Consider first, the extent to which CPTPP countries use UK value added in CPTPP exports (current and applicant members, including China).[12] We find that the UK accounts for only 0.4% of the value-added embedded in total CPTPP exports (current and applicant members, including China), while the EU accounts for 2.8% and the US for 4.1%. This indicates that size and proximity play an important role in determining participation in the value chain. Even if we control for the economic size of the EU, we find that UK involvement in CPTPP value chains is lower than that of the EU.

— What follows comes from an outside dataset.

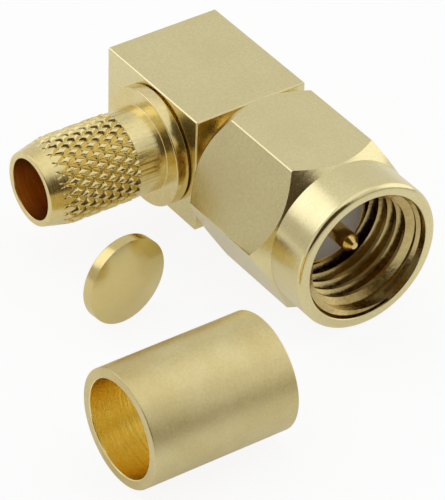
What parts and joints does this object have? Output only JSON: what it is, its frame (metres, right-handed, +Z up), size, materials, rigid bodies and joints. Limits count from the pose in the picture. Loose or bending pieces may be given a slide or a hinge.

Next, we consider the converse: the value-added originating in CPTPP countries which is used in UK exports. We distinguish between current members and potential applicants (Colombia, Costa Rica, Taiwan, South Kora, Thailand, the Philippines and Indonesia).[13] We separate China from the group of applicants for comparison. Also, for comparison purposes, we include the share of value added sourced domestically from the EU27 and from the US. The calculation is done for three broad sectors: agriculture, forestry and fishing; manufacturing; services; and total (Table 4).
There are three key messages.
- Supply chain integration of the UK with current CPTPP countries is limited, compared to the UK’s integration with the EU or the US.
- Current CPTPP members account for only 1.4% of the UK exports, while the EU and the US account for 7.5% and 2.7% respectively. Second, current CPTPP applicants + China also account for 1.42%.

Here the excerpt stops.